In the listing below, find the line that contains "face, z), STEEL);" and the line that contains "obj.matrix_world = world". Quote both and every line between them, exactly, and nothing more.

• [MATERIAL FOR THIS EXERCISE]:
— Begin —

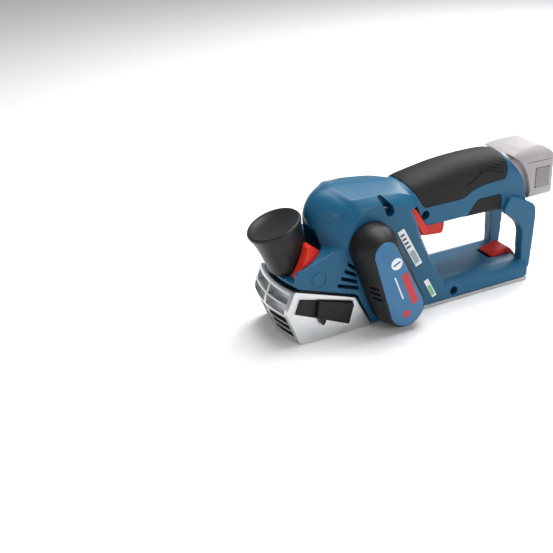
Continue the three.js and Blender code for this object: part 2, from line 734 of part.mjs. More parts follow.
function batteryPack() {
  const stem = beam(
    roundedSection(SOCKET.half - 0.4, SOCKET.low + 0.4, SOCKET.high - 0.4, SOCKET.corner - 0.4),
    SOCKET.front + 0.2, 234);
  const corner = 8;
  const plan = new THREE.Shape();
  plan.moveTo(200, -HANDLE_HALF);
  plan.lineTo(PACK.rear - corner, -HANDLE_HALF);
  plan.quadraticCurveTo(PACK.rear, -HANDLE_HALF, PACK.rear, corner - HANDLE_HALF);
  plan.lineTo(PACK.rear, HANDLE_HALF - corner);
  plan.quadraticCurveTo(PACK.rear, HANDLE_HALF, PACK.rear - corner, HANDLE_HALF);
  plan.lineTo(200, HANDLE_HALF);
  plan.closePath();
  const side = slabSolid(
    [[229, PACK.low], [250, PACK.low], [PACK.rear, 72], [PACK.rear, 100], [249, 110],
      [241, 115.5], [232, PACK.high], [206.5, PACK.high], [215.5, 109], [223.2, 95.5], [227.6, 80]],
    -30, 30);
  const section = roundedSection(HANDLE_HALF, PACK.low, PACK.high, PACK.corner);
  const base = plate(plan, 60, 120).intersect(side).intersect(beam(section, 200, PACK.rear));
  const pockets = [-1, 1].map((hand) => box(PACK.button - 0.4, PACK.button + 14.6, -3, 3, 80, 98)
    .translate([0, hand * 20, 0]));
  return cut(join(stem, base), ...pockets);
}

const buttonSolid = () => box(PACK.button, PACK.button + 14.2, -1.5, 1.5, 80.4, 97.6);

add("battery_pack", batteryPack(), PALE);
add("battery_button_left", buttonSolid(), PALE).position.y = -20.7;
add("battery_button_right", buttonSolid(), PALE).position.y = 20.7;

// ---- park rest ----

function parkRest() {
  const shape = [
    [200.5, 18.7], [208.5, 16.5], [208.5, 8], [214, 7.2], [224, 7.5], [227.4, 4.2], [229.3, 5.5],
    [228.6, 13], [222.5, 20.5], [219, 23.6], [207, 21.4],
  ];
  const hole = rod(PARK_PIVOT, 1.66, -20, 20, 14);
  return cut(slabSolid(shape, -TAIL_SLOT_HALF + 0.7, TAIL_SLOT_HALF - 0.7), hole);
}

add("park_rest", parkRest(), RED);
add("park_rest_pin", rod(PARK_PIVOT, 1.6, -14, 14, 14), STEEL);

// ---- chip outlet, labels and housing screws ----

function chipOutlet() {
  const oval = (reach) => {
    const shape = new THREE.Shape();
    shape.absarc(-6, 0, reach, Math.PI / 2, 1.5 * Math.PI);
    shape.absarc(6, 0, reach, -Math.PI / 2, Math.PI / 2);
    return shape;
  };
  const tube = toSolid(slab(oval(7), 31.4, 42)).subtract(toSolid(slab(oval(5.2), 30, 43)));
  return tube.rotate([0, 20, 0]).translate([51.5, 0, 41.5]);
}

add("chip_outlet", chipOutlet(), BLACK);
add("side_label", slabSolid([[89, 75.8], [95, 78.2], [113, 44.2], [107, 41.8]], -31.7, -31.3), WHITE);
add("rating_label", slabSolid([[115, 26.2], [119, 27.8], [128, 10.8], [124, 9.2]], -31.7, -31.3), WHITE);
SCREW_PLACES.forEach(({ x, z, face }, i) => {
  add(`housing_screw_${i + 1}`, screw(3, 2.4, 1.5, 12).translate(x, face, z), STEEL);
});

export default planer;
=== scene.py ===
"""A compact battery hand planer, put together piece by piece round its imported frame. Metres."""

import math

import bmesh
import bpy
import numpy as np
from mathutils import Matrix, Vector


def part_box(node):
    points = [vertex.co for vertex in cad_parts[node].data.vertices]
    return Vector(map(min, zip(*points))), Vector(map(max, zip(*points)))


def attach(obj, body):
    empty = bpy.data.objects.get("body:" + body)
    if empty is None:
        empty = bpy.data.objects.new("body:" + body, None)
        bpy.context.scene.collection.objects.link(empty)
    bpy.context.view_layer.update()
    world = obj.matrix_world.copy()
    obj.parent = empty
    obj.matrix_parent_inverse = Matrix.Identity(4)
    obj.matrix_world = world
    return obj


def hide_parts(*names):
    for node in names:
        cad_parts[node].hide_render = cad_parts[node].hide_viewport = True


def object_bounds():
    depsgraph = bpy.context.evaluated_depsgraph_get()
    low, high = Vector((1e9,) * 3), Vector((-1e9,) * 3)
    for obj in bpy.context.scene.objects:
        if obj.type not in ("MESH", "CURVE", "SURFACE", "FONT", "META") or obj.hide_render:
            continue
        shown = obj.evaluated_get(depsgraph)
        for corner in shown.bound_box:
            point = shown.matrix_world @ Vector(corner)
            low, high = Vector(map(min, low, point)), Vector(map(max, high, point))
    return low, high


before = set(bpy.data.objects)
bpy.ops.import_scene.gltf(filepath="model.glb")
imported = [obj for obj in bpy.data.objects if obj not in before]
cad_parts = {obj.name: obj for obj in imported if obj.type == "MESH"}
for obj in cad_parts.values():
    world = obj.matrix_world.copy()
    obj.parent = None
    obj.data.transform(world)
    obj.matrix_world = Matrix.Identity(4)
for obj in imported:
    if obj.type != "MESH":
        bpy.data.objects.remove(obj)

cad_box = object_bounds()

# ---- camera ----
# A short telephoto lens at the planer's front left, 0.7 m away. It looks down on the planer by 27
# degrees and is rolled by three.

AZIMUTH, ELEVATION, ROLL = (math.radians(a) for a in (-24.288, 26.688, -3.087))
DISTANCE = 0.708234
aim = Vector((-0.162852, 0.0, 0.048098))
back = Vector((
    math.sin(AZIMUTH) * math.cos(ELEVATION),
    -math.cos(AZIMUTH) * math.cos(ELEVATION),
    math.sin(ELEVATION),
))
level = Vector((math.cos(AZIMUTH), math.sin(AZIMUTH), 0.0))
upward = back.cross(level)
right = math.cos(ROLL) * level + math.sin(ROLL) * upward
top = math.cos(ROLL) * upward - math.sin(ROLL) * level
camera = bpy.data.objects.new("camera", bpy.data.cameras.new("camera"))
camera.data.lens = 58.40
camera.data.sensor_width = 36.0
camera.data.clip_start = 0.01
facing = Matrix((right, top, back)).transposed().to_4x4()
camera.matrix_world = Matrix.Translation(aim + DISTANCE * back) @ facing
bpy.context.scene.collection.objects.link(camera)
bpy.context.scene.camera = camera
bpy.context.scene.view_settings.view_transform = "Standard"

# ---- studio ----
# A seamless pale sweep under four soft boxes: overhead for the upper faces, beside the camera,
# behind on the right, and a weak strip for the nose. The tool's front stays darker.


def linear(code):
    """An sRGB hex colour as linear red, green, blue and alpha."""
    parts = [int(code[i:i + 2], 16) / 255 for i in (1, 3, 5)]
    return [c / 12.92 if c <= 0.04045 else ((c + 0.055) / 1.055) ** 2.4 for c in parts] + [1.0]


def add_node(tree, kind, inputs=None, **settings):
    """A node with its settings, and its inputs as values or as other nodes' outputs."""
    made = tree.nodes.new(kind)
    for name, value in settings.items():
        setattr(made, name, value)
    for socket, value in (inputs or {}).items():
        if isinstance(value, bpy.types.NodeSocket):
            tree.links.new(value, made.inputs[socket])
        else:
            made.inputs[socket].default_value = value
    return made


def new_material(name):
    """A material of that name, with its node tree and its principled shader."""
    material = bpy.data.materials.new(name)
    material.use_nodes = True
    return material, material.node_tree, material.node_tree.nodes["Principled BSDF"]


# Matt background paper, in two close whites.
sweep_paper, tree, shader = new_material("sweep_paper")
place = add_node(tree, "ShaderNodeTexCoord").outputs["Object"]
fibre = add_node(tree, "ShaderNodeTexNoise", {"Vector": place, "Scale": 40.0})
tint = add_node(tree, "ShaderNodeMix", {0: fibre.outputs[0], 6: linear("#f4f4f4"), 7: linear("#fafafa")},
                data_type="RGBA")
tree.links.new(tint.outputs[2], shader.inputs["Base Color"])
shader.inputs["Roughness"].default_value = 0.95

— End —
— Begin —

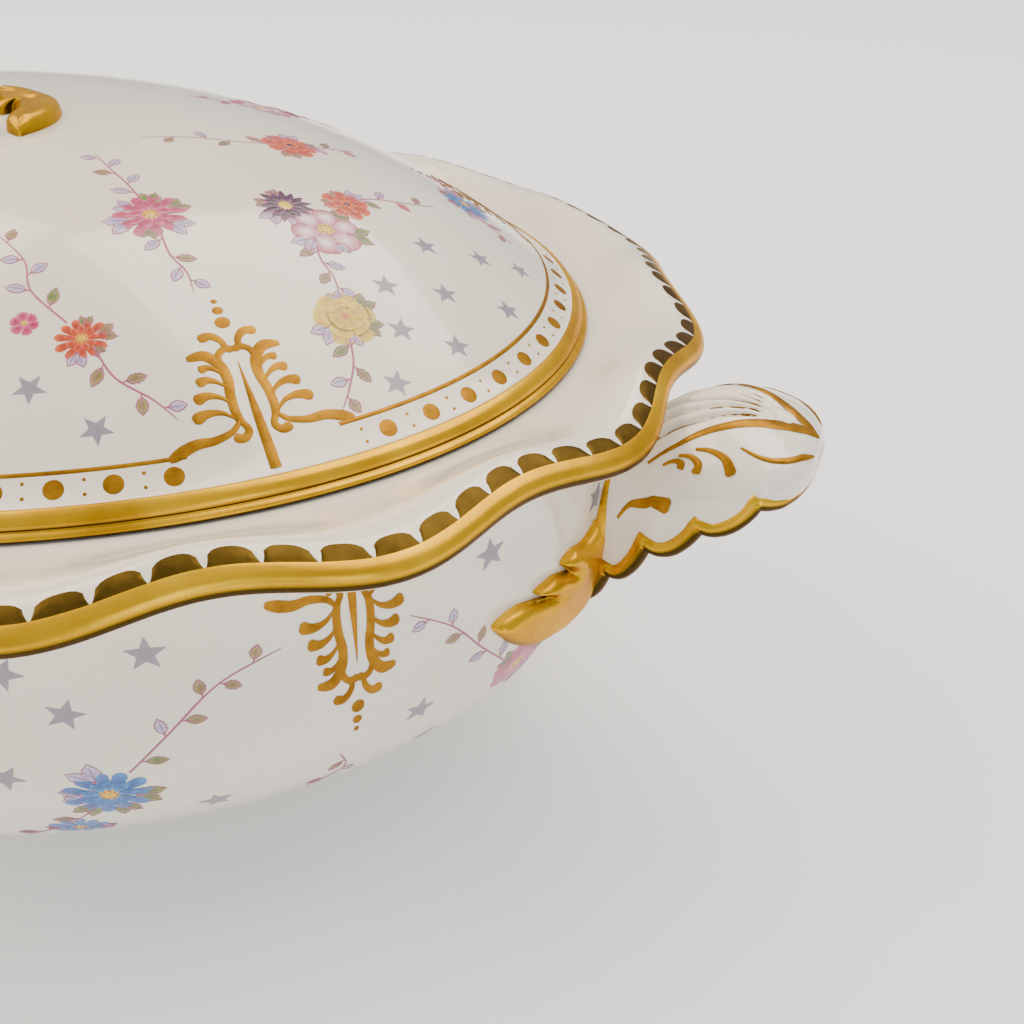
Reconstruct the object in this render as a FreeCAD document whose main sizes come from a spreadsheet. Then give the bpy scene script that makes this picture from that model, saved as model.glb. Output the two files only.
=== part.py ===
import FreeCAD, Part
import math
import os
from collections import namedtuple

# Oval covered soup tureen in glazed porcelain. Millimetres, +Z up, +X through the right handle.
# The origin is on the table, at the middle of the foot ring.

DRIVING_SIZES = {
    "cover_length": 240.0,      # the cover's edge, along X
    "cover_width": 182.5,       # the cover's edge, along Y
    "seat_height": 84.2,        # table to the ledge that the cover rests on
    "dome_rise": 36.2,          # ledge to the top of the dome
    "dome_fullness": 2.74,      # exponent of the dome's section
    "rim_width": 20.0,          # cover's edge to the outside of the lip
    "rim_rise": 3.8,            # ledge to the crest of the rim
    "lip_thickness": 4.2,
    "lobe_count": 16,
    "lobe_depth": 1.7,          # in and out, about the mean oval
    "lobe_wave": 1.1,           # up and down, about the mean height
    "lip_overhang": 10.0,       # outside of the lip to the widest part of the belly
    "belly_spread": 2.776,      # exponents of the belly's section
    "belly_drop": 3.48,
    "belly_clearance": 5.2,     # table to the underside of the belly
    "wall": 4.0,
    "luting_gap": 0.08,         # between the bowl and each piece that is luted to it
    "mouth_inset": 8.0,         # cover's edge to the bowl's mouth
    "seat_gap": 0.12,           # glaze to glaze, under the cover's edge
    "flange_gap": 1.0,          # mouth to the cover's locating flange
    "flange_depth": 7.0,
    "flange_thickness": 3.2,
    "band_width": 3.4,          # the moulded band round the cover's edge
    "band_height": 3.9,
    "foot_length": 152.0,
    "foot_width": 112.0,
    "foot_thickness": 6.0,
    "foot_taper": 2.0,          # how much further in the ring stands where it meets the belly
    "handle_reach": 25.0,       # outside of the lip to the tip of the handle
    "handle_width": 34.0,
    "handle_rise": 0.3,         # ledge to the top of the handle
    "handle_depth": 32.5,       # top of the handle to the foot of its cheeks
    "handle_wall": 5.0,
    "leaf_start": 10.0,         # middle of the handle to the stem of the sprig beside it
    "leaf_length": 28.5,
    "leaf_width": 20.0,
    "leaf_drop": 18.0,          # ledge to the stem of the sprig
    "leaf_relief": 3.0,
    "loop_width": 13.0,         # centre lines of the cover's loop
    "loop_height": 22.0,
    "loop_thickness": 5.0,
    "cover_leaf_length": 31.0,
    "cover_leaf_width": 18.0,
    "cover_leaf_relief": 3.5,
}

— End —
— Begin —

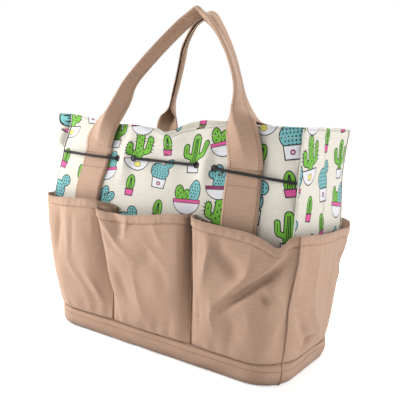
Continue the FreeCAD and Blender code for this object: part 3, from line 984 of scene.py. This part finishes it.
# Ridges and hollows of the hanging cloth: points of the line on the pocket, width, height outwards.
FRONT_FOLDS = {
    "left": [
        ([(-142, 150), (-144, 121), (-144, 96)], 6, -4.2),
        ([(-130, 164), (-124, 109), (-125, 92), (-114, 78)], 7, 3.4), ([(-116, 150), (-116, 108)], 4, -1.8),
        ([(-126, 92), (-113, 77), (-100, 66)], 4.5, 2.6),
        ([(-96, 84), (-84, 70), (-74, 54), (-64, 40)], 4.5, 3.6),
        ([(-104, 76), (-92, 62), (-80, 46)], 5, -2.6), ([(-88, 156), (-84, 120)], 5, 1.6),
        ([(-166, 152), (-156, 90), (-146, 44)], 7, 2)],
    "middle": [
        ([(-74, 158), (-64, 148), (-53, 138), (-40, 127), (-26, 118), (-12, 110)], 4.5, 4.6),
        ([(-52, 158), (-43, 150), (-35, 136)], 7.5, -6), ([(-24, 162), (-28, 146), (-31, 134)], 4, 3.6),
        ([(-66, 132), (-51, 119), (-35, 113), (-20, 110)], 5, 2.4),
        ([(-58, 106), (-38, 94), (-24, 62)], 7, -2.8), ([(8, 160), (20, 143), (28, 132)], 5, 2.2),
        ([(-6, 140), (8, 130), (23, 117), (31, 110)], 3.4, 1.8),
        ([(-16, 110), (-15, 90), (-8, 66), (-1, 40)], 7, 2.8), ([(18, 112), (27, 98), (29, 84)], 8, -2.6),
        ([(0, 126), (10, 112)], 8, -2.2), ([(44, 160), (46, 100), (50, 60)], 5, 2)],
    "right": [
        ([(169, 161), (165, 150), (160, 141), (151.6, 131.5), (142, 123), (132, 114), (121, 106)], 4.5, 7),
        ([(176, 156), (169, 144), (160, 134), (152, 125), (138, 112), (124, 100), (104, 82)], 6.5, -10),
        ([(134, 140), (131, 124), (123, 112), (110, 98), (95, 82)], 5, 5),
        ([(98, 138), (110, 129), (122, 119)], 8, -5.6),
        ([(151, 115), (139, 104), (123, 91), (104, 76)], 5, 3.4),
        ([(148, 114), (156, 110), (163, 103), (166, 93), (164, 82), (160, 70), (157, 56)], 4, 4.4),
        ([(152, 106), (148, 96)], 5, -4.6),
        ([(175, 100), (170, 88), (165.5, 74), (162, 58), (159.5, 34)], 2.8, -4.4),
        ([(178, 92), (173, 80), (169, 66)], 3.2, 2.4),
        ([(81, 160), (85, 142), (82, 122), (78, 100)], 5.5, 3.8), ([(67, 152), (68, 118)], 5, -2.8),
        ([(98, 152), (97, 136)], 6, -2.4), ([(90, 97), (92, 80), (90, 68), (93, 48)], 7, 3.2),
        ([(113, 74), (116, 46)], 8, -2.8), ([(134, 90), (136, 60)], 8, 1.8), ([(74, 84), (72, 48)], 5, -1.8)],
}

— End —

• [ANSWER TO THE PROBLEM]:
  add(`housing_screw_${i + 1}`, screw(3, 2.4, 1.5, 12).translate(x, face, z), STEEL);
});

export default planer;
=== scene.py ===
"""A compact battery hand planer, put together piece by piece round its imported frame. Metres."""

import math

import bmesh
import bpy
import numpy as np
from mathutils import Matrix, Vector


def part_box(node):
    points = [vertex.co for vertex in cad_parts[node].data.vertices]
    return Vector(map(min, zip(*points))), Vector(map(max, zip(*points)))


def attach(obj, body):
    empty = bpy.data.objects.get("body:" + body)
    if empty is None:
        empty = bpy.data.objects.new("body:" + body, None)
        bpy.context.scene.collection.objects.link(empty)
    bpy.context.view_layer.update()
    world = obj.matrix_world.copy()
    obj.parent = empty
    obj.matrix_parent_inverse = Matrix.Identity(4)
    obj.matrix_world = world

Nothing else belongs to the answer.